Three encounters, then, and in each case the same strange grammar.
In confession, we speak our sins to a God who has known them since before we committed them and Whose love for us has not changed in the interim. He seeks to help us remember Who He Is and bring us back into that deeper relationship that we shared before.
In “On Fire,” we name what it is to be changed by the Unchangeable, to enter the presence of a Love so constant that our inconstancy is illuminated, so Infinite that our finitude is thrown into sharp and ofttimes unflattering relief.
In “Mary, Did You Know?”, we ask questions of someone who holds all the answers, and in the asking, we receive what she has always asked for: complete coherence with the will of Being, in which all our freedom lies.

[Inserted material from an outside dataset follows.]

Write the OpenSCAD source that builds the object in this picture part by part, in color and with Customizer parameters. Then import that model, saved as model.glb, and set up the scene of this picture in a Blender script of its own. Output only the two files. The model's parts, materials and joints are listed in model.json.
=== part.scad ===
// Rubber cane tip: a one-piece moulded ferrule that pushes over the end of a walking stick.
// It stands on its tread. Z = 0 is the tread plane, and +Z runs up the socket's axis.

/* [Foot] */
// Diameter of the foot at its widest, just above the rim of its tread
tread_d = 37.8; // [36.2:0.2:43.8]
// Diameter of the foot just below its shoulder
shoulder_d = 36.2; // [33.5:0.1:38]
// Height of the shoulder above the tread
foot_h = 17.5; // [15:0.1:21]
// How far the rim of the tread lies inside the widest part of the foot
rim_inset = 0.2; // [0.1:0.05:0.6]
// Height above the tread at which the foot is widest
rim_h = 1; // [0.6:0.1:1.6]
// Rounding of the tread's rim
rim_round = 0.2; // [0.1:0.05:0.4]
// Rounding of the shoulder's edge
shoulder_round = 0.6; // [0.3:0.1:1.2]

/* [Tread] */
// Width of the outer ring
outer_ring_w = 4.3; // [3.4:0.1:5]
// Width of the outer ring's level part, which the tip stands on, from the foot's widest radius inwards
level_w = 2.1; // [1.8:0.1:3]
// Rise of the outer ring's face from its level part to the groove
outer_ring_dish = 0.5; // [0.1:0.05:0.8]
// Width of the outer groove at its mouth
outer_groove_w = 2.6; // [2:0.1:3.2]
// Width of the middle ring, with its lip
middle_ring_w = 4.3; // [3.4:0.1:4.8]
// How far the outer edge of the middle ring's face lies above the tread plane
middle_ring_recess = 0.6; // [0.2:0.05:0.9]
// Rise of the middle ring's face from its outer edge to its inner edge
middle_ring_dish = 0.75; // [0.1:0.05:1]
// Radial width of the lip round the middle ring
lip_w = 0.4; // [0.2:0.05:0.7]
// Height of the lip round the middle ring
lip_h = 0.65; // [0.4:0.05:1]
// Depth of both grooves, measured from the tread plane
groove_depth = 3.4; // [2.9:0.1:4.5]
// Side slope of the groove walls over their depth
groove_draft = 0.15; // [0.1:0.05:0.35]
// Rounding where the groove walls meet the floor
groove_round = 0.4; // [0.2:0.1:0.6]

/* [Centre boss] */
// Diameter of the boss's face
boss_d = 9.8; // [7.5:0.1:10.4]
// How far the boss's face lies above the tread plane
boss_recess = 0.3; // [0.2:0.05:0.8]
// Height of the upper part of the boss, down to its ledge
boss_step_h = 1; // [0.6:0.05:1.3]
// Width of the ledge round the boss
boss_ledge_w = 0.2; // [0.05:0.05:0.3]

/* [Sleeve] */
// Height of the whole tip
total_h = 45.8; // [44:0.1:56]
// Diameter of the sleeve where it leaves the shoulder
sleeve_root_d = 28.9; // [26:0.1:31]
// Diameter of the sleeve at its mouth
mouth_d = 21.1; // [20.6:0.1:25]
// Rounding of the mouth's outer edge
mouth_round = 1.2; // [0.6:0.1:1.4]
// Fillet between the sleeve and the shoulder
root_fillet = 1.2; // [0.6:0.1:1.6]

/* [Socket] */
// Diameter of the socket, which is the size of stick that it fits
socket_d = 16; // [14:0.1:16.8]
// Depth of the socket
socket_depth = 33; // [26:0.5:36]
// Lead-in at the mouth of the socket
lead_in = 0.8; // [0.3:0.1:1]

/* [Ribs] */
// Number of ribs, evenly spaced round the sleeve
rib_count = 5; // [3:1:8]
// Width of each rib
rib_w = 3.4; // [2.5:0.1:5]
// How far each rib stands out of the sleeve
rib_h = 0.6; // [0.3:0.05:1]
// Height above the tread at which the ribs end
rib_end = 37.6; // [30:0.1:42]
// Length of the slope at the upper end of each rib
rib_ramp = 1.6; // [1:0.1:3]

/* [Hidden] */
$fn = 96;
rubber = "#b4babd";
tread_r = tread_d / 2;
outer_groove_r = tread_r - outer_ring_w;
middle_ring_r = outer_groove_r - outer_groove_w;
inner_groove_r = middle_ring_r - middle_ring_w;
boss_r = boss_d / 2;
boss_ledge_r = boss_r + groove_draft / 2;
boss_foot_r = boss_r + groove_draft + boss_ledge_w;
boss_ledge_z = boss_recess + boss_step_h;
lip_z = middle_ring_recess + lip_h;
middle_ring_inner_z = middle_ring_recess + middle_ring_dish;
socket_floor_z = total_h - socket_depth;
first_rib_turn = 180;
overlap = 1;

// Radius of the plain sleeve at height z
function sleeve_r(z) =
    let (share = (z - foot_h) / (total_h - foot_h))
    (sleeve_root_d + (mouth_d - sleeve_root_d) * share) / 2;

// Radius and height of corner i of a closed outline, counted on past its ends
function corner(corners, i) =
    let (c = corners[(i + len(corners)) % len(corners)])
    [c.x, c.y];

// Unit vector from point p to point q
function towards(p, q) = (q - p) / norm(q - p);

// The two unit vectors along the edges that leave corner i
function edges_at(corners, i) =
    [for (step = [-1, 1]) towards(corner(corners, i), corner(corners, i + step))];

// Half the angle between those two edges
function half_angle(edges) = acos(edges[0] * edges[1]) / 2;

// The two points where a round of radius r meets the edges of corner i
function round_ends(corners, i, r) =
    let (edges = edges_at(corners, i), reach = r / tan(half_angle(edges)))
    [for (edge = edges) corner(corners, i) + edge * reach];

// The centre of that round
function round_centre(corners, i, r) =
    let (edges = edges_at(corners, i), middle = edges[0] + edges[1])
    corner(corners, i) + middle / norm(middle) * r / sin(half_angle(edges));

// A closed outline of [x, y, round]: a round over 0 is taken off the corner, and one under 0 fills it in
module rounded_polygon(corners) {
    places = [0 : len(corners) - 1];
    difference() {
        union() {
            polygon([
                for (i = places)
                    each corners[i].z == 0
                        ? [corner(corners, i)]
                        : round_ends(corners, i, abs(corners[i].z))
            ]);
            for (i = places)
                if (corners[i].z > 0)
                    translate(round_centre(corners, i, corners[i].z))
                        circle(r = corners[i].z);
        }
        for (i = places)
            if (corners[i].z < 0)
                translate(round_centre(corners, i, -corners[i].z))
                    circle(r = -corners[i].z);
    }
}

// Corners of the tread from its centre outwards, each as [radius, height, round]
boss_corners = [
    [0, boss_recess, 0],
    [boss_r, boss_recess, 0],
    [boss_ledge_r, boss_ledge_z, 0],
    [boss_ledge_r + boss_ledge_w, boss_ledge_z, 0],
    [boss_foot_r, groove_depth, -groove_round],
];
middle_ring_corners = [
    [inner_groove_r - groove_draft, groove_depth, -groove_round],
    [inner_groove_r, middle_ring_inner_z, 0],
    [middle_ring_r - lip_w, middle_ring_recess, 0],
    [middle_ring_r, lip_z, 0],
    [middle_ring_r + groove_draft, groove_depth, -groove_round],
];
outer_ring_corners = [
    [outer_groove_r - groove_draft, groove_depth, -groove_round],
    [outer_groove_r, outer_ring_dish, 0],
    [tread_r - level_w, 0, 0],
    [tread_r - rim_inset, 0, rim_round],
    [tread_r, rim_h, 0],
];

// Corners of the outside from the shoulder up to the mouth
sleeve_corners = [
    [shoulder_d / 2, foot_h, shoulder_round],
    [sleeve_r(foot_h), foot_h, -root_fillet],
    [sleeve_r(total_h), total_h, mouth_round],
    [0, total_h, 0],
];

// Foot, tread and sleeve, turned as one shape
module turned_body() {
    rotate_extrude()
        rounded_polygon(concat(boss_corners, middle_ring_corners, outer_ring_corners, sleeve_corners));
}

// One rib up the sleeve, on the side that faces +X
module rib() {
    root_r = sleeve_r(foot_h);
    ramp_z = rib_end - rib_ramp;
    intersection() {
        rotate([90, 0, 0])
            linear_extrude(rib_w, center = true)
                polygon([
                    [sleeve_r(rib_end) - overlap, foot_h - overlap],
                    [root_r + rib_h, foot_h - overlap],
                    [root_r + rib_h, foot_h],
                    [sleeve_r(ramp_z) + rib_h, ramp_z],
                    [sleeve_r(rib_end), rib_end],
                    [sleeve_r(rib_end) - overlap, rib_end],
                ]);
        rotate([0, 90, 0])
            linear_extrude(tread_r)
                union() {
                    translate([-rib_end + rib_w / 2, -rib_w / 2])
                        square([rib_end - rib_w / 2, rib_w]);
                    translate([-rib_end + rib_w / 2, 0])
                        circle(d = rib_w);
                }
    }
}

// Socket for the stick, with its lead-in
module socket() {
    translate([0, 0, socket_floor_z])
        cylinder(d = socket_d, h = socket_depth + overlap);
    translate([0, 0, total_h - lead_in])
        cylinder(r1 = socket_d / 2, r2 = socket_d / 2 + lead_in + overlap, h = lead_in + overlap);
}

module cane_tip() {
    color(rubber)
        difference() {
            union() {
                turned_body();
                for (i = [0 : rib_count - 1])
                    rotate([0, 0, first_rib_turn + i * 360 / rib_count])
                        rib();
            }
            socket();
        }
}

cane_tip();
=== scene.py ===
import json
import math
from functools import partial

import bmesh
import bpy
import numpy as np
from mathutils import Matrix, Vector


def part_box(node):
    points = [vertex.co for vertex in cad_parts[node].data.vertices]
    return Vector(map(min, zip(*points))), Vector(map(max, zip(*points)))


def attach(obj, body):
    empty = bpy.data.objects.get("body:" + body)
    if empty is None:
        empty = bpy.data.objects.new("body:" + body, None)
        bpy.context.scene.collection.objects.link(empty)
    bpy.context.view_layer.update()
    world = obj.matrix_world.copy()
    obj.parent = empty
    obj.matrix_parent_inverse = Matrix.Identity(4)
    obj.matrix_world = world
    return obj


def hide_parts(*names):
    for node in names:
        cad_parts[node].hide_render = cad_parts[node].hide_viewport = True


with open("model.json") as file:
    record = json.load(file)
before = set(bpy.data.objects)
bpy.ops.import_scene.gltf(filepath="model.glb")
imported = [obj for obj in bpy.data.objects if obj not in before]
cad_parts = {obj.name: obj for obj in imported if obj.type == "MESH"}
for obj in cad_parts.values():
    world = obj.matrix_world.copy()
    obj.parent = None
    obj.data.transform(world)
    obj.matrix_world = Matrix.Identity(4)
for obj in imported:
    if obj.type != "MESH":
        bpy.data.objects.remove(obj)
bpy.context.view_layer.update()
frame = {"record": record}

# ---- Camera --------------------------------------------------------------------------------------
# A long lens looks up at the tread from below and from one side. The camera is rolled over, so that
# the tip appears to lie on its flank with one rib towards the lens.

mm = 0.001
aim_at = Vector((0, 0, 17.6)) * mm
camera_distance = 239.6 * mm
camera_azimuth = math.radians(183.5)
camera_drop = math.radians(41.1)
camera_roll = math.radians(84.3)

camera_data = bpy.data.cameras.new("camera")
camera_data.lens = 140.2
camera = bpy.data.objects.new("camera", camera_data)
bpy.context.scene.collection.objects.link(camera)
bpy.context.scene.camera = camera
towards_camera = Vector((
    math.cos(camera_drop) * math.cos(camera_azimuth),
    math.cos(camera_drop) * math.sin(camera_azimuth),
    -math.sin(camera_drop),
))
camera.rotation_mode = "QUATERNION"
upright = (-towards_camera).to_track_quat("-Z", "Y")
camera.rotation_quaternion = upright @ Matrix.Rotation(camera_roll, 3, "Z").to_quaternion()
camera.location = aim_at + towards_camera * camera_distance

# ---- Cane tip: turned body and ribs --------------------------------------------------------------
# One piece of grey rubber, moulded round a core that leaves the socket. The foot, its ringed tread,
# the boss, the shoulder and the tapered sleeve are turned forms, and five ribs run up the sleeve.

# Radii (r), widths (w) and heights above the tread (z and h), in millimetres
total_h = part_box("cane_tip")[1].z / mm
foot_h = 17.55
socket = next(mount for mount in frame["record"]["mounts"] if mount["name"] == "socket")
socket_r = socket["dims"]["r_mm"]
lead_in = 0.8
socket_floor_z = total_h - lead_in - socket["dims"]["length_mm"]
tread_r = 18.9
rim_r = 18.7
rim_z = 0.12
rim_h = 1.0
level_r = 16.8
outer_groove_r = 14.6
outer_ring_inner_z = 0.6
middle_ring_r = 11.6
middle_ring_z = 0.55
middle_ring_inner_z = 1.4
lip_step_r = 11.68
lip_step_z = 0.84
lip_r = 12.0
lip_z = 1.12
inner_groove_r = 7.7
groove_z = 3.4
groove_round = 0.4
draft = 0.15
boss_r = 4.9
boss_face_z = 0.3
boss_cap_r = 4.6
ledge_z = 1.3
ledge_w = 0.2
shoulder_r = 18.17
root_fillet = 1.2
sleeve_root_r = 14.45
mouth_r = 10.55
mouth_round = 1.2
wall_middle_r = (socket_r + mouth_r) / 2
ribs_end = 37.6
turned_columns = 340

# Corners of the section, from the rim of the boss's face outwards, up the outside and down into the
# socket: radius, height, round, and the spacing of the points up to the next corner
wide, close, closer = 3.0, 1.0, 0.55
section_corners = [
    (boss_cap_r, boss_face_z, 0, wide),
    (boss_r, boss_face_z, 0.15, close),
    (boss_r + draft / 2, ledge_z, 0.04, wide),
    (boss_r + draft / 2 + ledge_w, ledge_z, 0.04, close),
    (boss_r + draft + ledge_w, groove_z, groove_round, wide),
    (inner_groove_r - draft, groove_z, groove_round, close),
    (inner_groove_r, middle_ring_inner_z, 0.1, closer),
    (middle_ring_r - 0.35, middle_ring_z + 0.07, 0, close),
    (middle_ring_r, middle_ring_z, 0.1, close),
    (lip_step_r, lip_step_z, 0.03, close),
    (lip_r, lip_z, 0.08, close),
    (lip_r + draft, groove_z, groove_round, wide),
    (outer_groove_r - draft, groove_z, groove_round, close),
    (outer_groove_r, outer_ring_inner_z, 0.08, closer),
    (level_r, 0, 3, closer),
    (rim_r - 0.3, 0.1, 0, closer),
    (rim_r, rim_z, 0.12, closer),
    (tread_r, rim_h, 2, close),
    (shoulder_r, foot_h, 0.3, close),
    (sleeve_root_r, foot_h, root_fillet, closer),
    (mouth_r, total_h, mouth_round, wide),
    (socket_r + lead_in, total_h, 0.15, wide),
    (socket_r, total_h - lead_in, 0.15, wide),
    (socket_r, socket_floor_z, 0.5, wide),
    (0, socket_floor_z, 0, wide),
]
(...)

Our God does not need our words. But we—finite, forgetful, perpetually distracted by lesser concerns—we need to speak them. The Fire does not require our presence. But we require its heat, its light, its purifying attention. Mary does not lack knowledge. But we lack hers until, by her generous permission, we sing ourselves into something like understanding.
This is what the sacrament of confession truly offers, and it is not at all what most people imagine when they picture the darkened box and the sliding screen. Not a transaction—sins submitted, penance assigned, ledger balanced, see you next month. Rather, an encounter with a Love so constant that our inconstancy cannot help but be revealed, so Infinite that our finitude becomes, for once, visible to us, so Unchangeable that we cannot emerge from its presence without being changed ourselves. We enter the confessional not to inform God of anything but to be formed by Him—to let the Fire do its work, to let the curriculum of our failures teach us what we could not otherwise have learned.
The Fathers had a word for this slow burning: theosis, divinization, the gradual transformation of the human person into something more like the God in whose image we were made. It is not comfortable, this burning. It is not efficient. It does not proceed according to any schedule we would have chosen for ourselves. But the Fire is always burning, the invitation is always open, and the Theotokos is always there at the threshold, permitting us to ask the questions whose answers she has carried in her heart since before we were born.
We are the ones who need to speak. And in the speaking—awkward, halting, never quite adequate to the mystery we are attempting to name—we are set on Fire.